The government said this week it expects to eliminate 1.8 million coal mining jobs — about 17 percent of the industry's workforce.

Even that sharp reduction is too small to bring coal supply in line with slack demand, according to JP Morgan analysts. They said that is likely to cause coal prices to plummet another 10 percent this year, worsening the struggle for financial strapped miners.

Li warned that China will "more and tougher challenges" this year including weak export demand.

Manufacturing weakened in February and trade figures due out Tuesday are expected to show a contraction in exports accelerated, with shipments of Chinese goods falling by up to 20 percent from a year ago.

The latest government plan comes as Chinese leaders struggle to reassure their public and foreign investors growth is on track and they are in control following currency and stock market turmoil.
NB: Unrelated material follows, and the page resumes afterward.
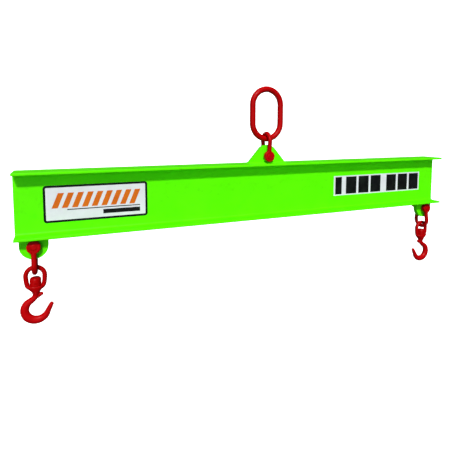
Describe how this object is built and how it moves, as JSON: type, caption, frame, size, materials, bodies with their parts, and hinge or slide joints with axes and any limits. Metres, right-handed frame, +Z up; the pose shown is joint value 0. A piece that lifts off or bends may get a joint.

Widespread expectations, despite repeated official denials, that Beijing will weaken its yuan to boost sagging exports has driven an outflow of capital that spiked to a record $135 billion December.

This week, Moody's Investors Service cut its outlook on China's credit rating from stable to negative. The agency cited rising debt, capital outflows and "uncertainty about the authorities' capacity to implement reforms."

In a reflection of official sensitivity, a Chinese deputy finance minister on Friday retorted that Western models don't apply to China.

"This approach is shortsighted," said the official, Zhu Guangyao, according to the government's Xinhua News Agency. "Practice will prove their decision to lower China's credit rating was wrong."